Records provided —
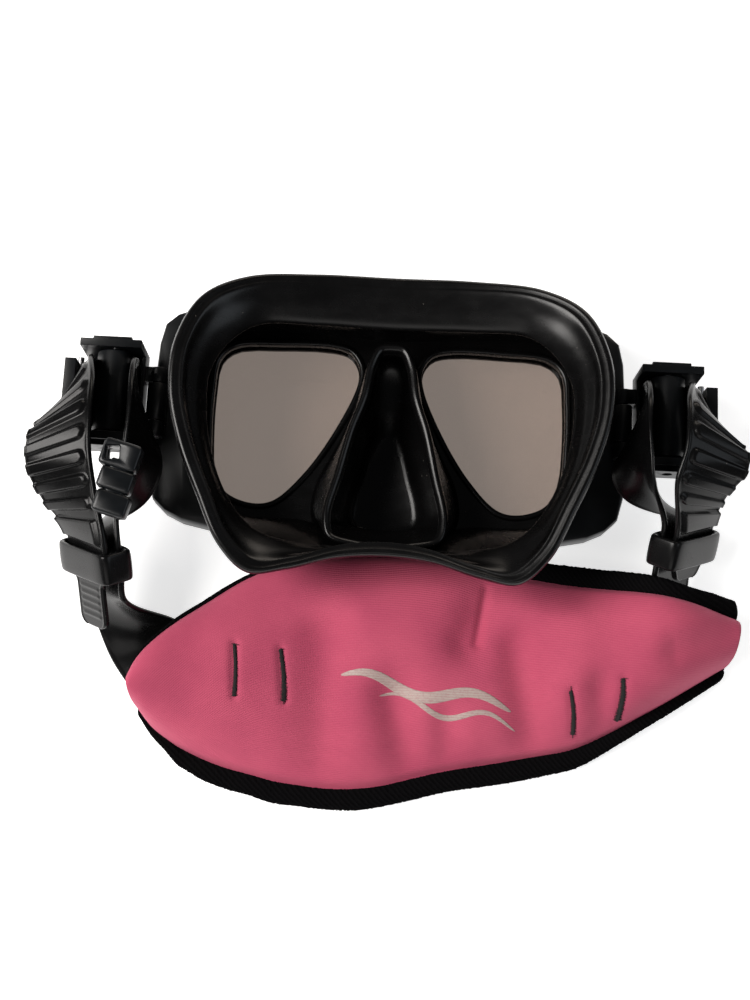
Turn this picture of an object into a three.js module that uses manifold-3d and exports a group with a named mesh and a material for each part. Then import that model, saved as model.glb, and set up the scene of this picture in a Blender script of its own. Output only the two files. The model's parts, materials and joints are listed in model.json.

---

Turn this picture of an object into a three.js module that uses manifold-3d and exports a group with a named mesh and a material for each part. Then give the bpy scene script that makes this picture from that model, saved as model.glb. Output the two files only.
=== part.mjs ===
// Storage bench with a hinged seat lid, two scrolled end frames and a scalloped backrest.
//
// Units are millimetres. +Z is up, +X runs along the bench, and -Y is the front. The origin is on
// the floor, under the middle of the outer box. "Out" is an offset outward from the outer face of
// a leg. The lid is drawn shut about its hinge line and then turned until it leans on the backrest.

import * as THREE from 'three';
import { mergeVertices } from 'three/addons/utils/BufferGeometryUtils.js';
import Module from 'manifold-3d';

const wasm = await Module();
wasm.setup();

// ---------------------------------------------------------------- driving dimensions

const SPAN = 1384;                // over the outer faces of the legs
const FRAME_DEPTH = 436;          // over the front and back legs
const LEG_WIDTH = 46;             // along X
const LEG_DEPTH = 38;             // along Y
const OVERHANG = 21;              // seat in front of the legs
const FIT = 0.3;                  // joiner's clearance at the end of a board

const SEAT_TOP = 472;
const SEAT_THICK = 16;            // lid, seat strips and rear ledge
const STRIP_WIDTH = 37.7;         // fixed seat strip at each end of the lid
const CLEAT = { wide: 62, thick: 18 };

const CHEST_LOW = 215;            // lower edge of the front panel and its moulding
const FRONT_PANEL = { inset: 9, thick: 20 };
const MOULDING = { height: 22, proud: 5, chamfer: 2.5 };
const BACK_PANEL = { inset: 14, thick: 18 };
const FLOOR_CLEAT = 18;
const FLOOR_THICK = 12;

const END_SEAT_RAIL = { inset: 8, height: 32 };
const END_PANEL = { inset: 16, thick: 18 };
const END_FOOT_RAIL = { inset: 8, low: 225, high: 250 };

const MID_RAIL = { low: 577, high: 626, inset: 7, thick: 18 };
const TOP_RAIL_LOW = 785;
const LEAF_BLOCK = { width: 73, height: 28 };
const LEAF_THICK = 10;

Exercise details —
Write out each line of the data that holds the string "three".

Result of this exercise —
Turn this picture of an object into a three.js module that uses manifold-3d and exports a group with a named mesh and a material for each part. Then import that model, saved as model.glb, and set up the scene of this picture in a Blender script of its own. Output only the two files. The model's parts, materials and joints are listed in model.json.
Turn this picture of an object into a three.js module that uses manifold-3d and exports a group with a named mesh and a material for each part. Then give the bpy scene script that makes this picture from that model, saved as model.glb. Output the two files only.
import * as THREE from 'three';
import { mergeVertices } from 'three/addons/utils/BufferGeometryUtils.js';